Mr Gay NZ should be an indigenous person, says Māori contestant

By Jessica Tyson

Jethro Gardiner of Ngāti Ranginui and Ngāti Kahungunu ki Horohoro te iwi, is one of the new contestants entering Mr Gay New Zealand (MGNZ) 2020.

He says entering, “Isn't about wanting to have this title. This is about needing to be this title.”

He says being Mr Gay New Zealand would help to elevate the personal values and morals that exist within him, for the safety and empowerment of others.

“Because of the life I have, I represent many communities. Firstly. I am Māori - tangata whenua. Without getting into it, the first trait that this title should be represented by is that of an indigenous person.”
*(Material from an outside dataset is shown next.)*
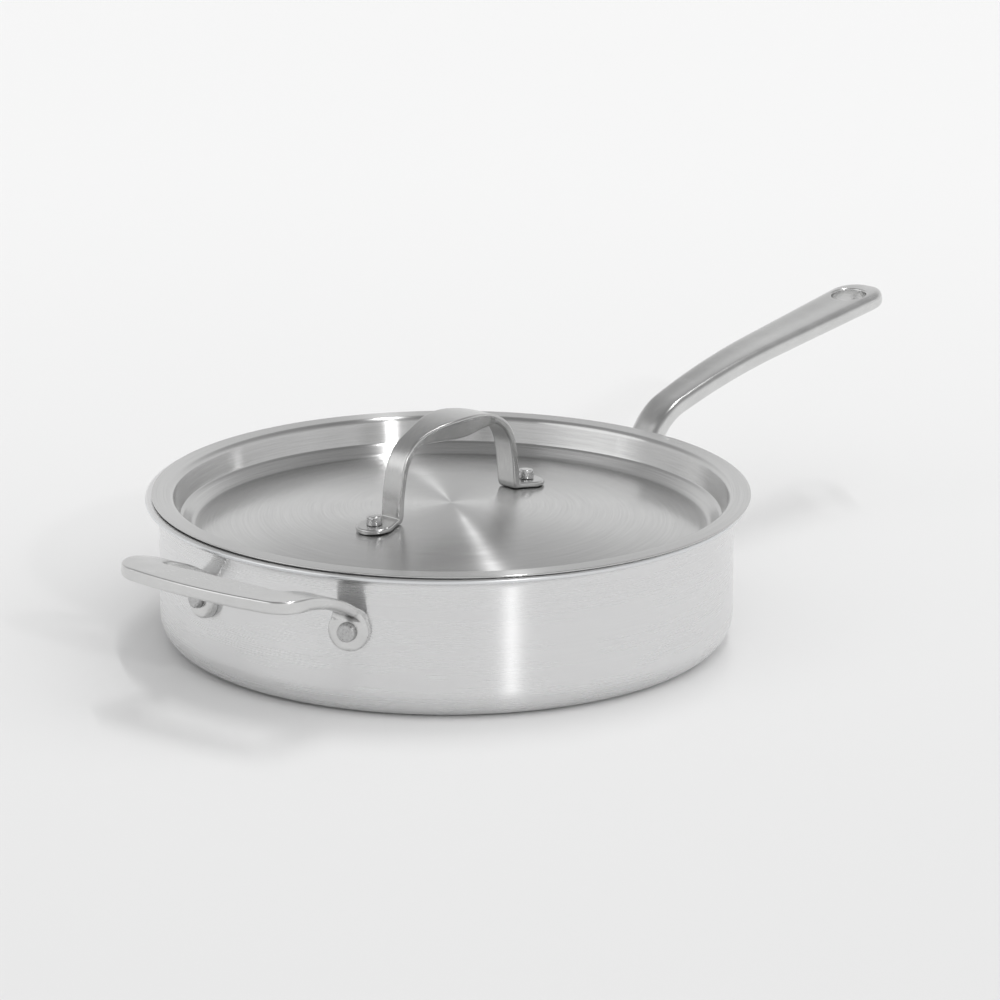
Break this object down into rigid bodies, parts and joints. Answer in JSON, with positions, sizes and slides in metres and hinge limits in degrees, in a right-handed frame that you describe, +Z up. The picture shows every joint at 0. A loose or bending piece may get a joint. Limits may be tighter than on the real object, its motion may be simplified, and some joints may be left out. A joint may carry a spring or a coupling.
{
  "type": "saute pan with lid",
  "caption": "Straight-sided clad steel saute pan with a long riveted handle, a riveted helper handle and a lift-off lid with a bridge handle.",
  "frame": {"origin": "centre of the pan's base, on the surface that it stands on", "axes": "+X along the long handle, +Z up through the lid's handle, helper handle along -X"},
  "size_m": [0.5371, 0.2903, 0.1101],
  "materials": {
    "brushed_wall": "magnetic stainless steel, finely brushed round the pan",
    "core_aluminium": "rolled aluminium, seen only at the lip's ground edge",
    "cooking_surface": "18/10 stainless steel, brushed in fine circles",
    "cast_handle": "cast stainless steel, satin polished with softly rounded edges",
    "rivet_steel": "stainless steel rivets with polished formed heads",
    "lid_sheet": "pressed stainless steel sheet, brushed in circles round the centre"
  },
  "bodies": {
    "pan": {"outer_ply": "brushed_wall", "core_ply": "core_aluminium", "inner_ply": "cooking_surface", "long_handle": "cast_handle", "long_handle_rivets": "rivet_steel", "helper_handle": "cast_handle", "helper_handle_rivets": "rivet_steel"},
    "lid": {"lid": "lid_sheet", "lid_handle": "cast_handle", "lid_rivets": "rivet_steel"}
  },
  "joints": [
    {"name": "lid_lift", "type": "slide", "parent": "pan", "child": "lid", "axis": [0, 0, 1], "range_m": [0, 0.12]}
  ]
}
Gardiner was born and raised in Australia but moved to Aotearoa in the hope of finding himself.

“My whakapapa and my identity. So I also represent those on that are on a path of self-discovery! A path that I advocate heavily for."

The third community he speaks for is the gay community, “That aren’t brave enough, safe enough or loved enough. The ones that sit in the straight world hoping no one notices them.

“This was me. With a lifetime of experience, conversations and anecdotes (being 33 years old) I realised that I have something of value. I know this because I stand proudly in my sexuality - in the straight world.”

He hopes to be a representation of a gay man in a straight world and that it’s possible to be in both.

“That the straight world can love you, can celebrate you and furthermore can help to elevate you just as equally. This is where I stand. I applaud those who have fought the fight for many of us to be proud in who we are,” he says.

“My request is to be given the opportunity knowing that I can shine a light on the beautiful people that feel excluded in the straight world but too scared to venture into their true self.”

Tia Walters. Source: File

Tia Walters is another Māori contestant this year. He says he has a passion to be a voice for those that need one.

"To stand for something that matters for all and not just the Rainbow Community, by venturing outside of our community we can create the bridge to truly be understood, and accepted."

If he wins the competition, he says, "I will show during my reign that to live life with self-confidence, always respecting others, where honesty and integrity are at the core of everything we do, are what makes us as humans great regardless of Colour, Cree, Race or sexual preferences."

Mr Gay NZ wore Tino Rangatiratanga flag on international stage

The reigning MGNZ 2019 Nick Francis, who is Samoan, represented the Māori culture when he represented Aotearoa at Mr Gay World in South Africa last year.

He was gifted kākahu by popular Waka Huia performer Kani Collier to wear for his national costume at the competition.

“I understand, with the Māori culture is it's something you carry with you with respect and so much high honour.”

As part of his costume, Francis will wear a taonga, maro, feathers and the Tino Rangatiratanga flag.

After Francis was born in New Zealand, he moved with his family to Samoa. At the age of six, he returned to Aotearoa.

“Being a New Zealand born Samoan and the privilege of being raised through schooling, being educated on our history about Māori culture, it’s definitely something I want[ed] to share with the world.”

Francis is an ambassador for the NZ Aids Foundation and recently started his own campaign, advocating for people within the transsexual community.

“They’re so underrepresented and there's a lot of injustices in the justice system and how they're treated amongst our community, he says.

The competition this year

This year’s finalists come from a range of backgrounds all with strong views and beliefs about aspects of the community they love and things they would like to help improve. Other contestants include Raymond Wedlake from Christchurch, Shaneel Shavneel Lal from Otahuhu and Liam Reid from Wellington.

MGNZ co-producer Matt Fistonich said the competition will now move into the challenge stage, all designed to build, and develop future leaders within the LGBTI community in New Zealand.

“MGNZ has a track record of finding diverse New Zealanders from a wide range of backgrounds who are passionate about their community,” Fistonich says.

“While the competition this year is between these five finalists, there will also be a reflection on how we have created such momentum with MGNZ over the last six years and turned this around from being a beauty contest to finding people that show leadership, relatability, communication, and have the ability to engage with the wider LGBTI community.”

The 12th annual MGNZ final will be held over the weekend coinciding with the Ending HIV Big Gay Out on February 9 at Coyle Park, Auckland.